→ DATA SEGMENT:

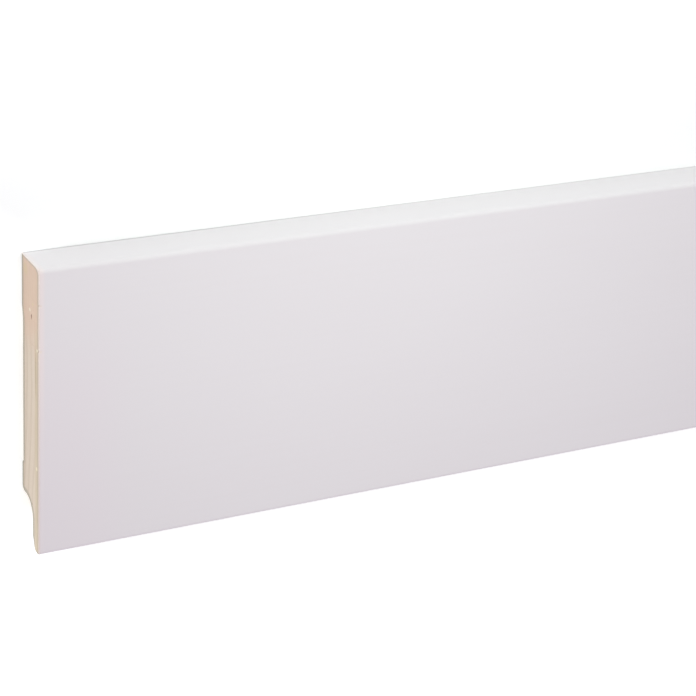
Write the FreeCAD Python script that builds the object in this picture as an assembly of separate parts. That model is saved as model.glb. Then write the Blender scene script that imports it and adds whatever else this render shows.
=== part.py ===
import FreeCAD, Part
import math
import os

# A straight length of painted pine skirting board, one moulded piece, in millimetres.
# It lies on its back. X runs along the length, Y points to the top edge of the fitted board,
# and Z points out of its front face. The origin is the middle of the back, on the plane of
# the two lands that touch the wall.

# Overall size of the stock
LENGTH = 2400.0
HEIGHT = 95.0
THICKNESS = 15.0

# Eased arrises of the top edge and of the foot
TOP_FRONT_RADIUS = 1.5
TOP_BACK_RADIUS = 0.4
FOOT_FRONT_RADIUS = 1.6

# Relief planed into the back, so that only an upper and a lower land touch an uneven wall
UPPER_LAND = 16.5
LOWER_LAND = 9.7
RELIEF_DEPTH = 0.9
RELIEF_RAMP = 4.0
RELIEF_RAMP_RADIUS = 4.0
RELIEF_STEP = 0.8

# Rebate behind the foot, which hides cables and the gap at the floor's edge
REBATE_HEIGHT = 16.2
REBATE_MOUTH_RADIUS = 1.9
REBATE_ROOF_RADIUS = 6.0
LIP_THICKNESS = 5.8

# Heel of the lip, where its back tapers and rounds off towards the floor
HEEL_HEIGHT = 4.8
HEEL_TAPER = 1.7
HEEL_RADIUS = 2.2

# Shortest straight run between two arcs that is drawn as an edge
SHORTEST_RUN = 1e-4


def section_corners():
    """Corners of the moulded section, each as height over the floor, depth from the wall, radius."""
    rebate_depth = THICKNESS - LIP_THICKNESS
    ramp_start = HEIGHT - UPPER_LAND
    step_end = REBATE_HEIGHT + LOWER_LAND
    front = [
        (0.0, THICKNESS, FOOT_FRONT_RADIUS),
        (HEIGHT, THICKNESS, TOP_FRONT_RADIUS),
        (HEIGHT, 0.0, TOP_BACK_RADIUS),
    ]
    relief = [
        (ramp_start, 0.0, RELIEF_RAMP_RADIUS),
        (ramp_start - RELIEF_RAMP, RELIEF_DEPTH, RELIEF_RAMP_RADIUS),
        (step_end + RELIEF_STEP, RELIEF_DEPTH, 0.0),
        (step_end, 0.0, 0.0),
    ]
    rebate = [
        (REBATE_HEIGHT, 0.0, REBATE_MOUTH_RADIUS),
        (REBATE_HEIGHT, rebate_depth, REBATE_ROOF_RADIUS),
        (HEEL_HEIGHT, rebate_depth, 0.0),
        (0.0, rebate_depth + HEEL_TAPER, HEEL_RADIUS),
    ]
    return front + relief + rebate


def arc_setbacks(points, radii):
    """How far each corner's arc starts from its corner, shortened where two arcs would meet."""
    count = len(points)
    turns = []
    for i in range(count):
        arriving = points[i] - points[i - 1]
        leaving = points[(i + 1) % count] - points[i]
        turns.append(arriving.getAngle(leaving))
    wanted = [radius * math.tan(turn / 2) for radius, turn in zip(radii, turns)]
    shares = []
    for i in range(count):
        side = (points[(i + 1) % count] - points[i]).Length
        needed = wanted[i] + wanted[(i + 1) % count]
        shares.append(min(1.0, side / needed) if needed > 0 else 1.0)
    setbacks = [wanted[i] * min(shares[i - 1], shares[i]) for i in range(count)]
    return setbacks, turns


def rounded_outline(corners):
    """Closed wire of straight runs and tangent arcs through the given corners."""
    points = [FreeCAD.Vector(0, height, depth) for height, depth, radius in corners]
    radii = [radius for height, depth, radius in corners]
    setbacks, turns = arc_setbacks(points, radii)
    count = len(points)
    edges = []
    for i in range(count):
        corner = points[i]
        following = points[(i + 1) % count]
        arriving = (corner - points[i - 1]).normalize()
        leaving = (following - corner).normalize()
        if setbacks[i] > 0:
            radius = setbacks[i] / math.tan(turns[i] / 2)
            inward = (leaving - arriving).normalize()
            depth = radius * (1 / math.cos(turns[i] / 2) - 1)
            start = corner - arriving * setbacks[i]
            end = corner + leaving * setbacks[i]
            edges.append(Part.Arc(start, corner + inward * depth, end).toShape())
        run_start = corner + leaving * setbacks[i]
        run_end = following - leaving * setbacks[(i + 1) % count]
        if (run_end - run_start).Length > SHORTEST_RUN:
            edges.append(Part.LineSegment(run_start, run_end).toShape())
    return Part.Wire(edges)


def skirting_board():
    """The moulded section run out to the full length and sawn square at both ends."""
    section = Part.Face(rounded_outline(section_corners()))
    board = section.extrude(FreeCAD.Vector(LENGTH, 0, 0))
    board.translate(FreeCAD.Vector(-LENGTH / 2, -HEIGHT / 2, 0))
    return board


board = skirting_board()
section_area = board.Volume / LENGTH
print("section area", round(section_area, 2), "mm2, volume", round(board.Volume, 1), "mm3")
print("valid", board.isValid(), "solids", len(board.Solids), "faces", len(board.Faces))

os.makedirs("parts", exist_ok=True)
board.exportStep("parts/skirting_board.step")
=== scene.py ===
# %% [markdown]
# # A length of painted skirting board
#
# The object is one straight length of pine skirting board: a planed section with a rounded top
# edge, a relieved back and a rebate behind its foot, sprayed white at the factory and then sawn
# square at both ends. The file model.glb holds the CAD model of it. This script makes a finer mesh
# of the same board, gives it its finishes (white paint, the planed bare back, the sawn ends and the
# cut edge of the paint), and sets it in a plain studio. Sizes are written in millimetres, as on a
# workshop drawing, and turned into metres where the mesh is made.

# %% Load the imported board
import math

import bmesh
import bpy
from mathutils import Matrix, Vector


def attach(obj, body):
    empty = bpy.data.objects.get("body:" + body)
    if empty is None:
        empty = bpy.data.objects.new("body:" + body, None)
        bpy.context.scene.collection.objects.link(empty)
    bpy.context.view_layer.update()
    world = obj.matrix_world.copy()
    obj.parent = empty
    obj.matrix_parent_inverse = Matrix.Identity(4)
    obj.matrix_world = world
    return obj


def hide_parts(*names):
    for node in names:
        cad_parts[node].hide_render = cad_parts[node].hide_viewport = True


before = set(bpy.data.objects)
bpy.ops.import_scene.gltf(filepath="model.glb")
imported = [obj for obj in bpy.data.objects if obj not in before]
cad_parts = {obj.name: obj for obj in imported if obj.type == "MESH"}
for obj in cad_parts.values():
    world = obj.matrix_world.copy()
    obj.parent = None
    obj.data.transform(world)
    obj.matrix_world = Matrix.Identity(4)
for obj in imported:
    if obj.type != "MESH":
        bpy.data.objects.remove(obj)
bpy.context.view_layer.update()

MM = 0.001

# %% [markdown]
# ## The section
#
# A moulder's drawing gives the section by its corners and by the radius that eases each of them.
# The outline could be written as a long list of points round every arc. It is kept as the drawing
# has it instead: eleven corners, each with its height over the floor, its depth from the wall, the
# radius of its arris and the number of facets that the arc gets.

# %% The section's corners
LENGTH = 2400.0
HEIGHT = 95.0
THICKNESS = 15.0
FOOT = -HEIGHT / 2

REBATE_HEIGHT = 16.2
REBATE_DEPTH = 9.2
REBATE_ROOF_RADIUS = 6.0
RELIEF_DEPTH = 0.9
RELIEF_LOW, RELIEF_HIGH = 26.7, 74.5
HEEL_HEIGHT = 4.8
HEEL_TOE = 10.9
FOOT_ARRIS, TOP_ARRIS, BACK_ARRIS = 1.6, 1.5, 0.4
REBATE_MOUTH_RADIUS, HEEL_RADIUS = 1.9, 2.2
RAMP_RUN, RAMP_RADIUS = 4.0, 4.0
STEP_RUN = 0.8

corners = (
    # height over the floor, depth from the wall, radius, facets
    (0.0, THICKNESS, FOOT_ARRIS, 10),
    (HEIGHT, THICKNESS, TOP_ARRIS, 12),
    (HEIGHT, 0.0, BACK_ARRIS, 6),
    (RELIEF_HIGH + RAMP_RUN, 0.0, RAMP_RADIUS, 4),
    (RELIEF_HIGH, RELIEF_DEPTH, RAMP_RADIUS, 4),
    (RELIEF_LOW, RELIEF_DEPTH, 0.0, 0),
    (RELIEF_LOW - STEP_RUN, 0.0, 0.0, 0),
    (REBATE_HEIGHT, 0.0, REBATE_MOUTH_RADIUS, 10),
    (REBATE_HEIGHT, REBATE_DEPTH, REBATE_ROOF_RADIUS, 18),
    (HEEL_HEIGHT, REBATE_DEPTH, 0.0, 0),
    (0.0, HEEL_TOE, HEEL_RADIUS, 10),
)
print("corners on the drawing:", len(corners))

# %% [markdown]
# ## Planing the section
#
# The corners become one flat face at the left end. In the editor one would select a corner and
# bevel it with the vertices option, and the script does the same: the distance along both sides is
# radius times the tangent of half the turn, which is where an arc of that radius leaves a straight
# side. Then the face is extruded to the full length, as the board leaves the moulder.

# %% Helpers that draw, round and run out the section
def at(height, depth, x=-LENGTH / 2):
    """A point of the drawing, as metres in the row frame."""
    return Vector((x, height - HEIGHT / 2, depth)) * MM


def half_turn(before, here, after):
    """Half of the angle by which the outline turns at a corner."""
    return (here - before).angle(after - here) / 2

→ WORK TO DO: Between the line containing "board = skirting_board()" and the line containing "bpy.data.objects.remove(obj)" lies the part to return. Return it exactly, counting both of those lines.

→ SOLUTION TO THIS EXERCISE:
board = skirting_board()
section_area = board.Volume / LENGTH
print("section area", round(section_area, 2), "mm2, volume", round(board.Volume, 1), "mm3")
print("valid", board.isValid(), "solids", len(board.Solids), "faces", len(board.Faces))

os.makedirs("parts", exist_ok=True)
board.exportStep("parts/skirting_board.step")
=== scene.py ===
# %% [markdown]
# # A length of painted skirting board
#
# The object is one straight length of pine skirting board: a planed section with a rounded top
# edge, a relieved back and a rebate behind its foot, sprayed white at the factory and then sawn
# square at both ends. The file model.glb holds the CAD model of it. This script makes a finer mesh
# of the same board, gives it its finishes (white paint, the planed bare back, the sawn ends and the
# cut edge of the paint), and sets it in a plain studio. Sizes are written in millimetres, as on a
# workshop drawing, and turned into metres where the mesh is made.

# %% Load the imported board
import math

import bmesh
import bpy
from mathutils import Matrix, Vector


def attach(obj, body):
    empty = bpy.data.objects.get("body:" + body)
    if empty is None:
        empty = bpy.data.objects.new("body:" + body, None)
        bpy.context.scene.collection.objects.link(empty)
    bpy.context.view_layer.update()
    world = obj.matrix_world.copy()
    obj.parent = empty
    obj.matrix_parent_inverse = Matrix.Identity(4)
    obj.matrix_world = world
    return obj


def hide_parts(*names):
    for node in names:
        cad_parts[node].hide_render = cad_parts[node].hide_viewport = True


before = set(bpy.data.objects)
bpy.ops.import_scene.gltf(filepath="model.glb")
imported = [obj for obj in bpy.data.objects if obj not in before]
cad_parts = {obj.name: obj for obj in imported if obj.type == "MESH"}
for obj in cad_parts.values():
    world = obj.matrix_world.copy()
    obj.parent = None
    obj.data.transform(world)
    obj.matrix_world = Matrix.Identity(4)
for obj in imported:
    if obj.type != "MESH":
        bpy.data.objects.remove(obj)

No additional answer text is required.